Off the top of my head I would either say network adapter or pxe / uefi firmware.
-
-
@george1421 one option for eliminating the network card as the source of the problem (not completely, but mostly) is to boot with a usb adapter plugged in as well, both plugged into the network, and after ipxe loads unplug the network from the built in adapter.
-
@Sebastian-Roth said in Very slow cloning speed on specific model:
@darkxeno @dylan123 @Middle @oleg-knysh Build is done. Anyone keen to test?
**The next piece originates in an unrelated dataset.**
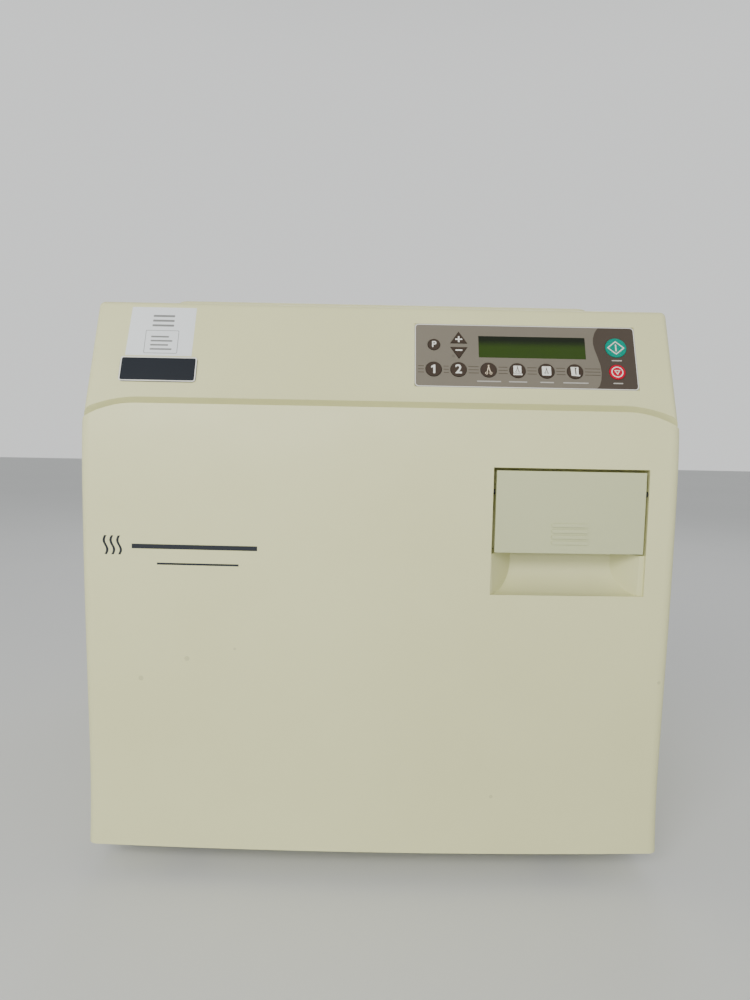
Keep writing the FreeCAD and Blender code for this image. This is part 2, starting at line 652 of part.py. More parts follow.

sudo -i cd /var/www/html/fog/service/ipxe wget https://fogproject.org/kernels/bzImage-4.9.51 wget https://fogproject.org/inits/init-4.9.x.xz chown apache:apache bzImage-4.9.51 init-4.9.x.xz
Thanks @Sebastian-Roth , I’ve just got back from leave. Ended up just manually setting up the device and don’t have another one to test with unfortunately. If I do, I’ll give this a test and see if it makes a difference. Thanks again for your assistance.
-
@Sebastian-Roth said in Very slow cloning speed on specific model:
@darkxeno @dylan123 @Middle @oleg-knysh Build is done. Anyone keen to test?
sudo -i cd /var/www/html/fog/service/ipxe wget https://fogproject.org/kernels/bzImage-4.9.51 wget https://fogproject.org/inits/init-4.9.x.xz chown apache:apache bzImage-4.9.51 init-4.9.x.xz
Sorry for the late update. This didn’t change anything I’m afraid. I’ve been a little reluctant in updating during testing as the results I’ve had have been very inconsistent. I can’t explain it, but the first deployment of the day works without issues - it’s happened too many times now to be a coincidence.
I’ve currently changed back to the master branch to clean-up the server of the test kernels/inits we’ve been using. The only consistent deploy I can get is using the init_partclone.xy that @Quazz posted on the 5th Dec, entering debug mode and running the following:
nvme set-feature -f 0x0c -v=0 /dev/nvme0
This works every time. The average transfer speed is around 3GB/min, rather than >10GB/min that I get from the master branch build when it randomly works, but that’s good enough for us as the result is consistent and the image is small anyway.
This is google drive link Quazz provided for the init: https://drive.google.com/open?id=1u_HuN5NSpzb7YmQBAsrzDELteNmlWUWU
I’ve had a look at the post init script option to see if I can automate this rather than entering debug, but I’m not really sure what I’m doing here.
-
@Middle Can you try the KERNEL ARGS George suggested?
nvme_core.default_ps_max_latency_us=0
-
@Quazz We’ve tried that as well but doesn’t help. I think it’s also included in the Dev branch by default now which we’re tried.